How is extracting text from XML different from extracting text from HTML?
HTML and XML look similar but have important differences. HTML has a fixed set of tags defined by the HTML specification and is often lenient about malformed markup; browsers fix many errors automatically. XML is strict about well-formedness and uses application-defined tags with no fixed vocabulary. XHTML is a hybrid: HTML written to XML rules. For web pages, an HTML text extractor is the right tool; for data feeds, API responses, config files, and document formats, an XML extractor like this one is appropriate.
Is my XML content sent to a server when I use this tool?
No. All processing happens locally in your browser using client-side JavaScript. Your XML is never transmitted to any server, stored, or logged.
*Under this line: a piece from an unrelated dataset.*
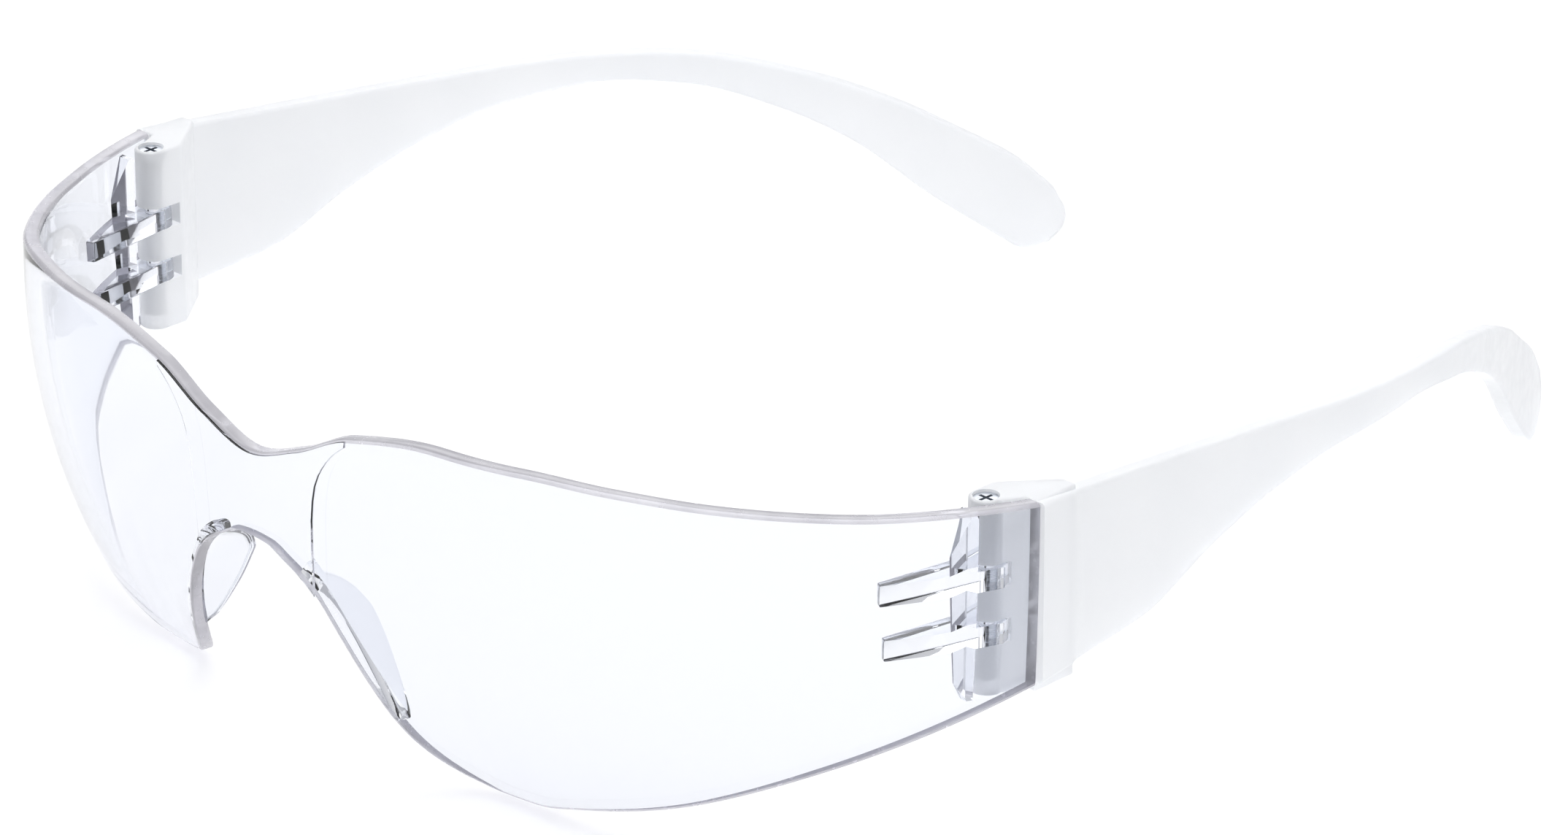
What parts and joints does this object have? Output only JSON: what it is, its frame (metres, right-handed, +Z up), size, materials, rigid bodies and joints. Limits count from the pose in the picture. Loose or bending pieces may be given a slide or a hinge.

This makes the tool safe to use with sensitive content like internal API responses, proprietary configuration files, or personal data exports — nothing leaves your device.
Can I extract text from specific elements only, rather than the whole document?
The tool processes the entire document you paste. If you only want text from a specific element or subtree, copy just that portion of your XML before pasting — for example, copy only the <description> block or a single <item> element rather than the full feed. This gives you targeted extraction without needing to write XPath queries or filter the output manually.
What should I do if the extracted text has too many blank lines?
Blank lines in the output usually come from whitespace-only text nodes — spaces and newlines that authors added between elements for readability in the original XML file. These are technically valid text nodes and are included in the extraction. To clean them up, paste the output into a text editor and use a find-and-replace to collapse multiple consecutive blank lines into one, or use a whitespace normalization tool. Most word processors and code editors support this with a simple regex like \n{3,} replaced with \n\n.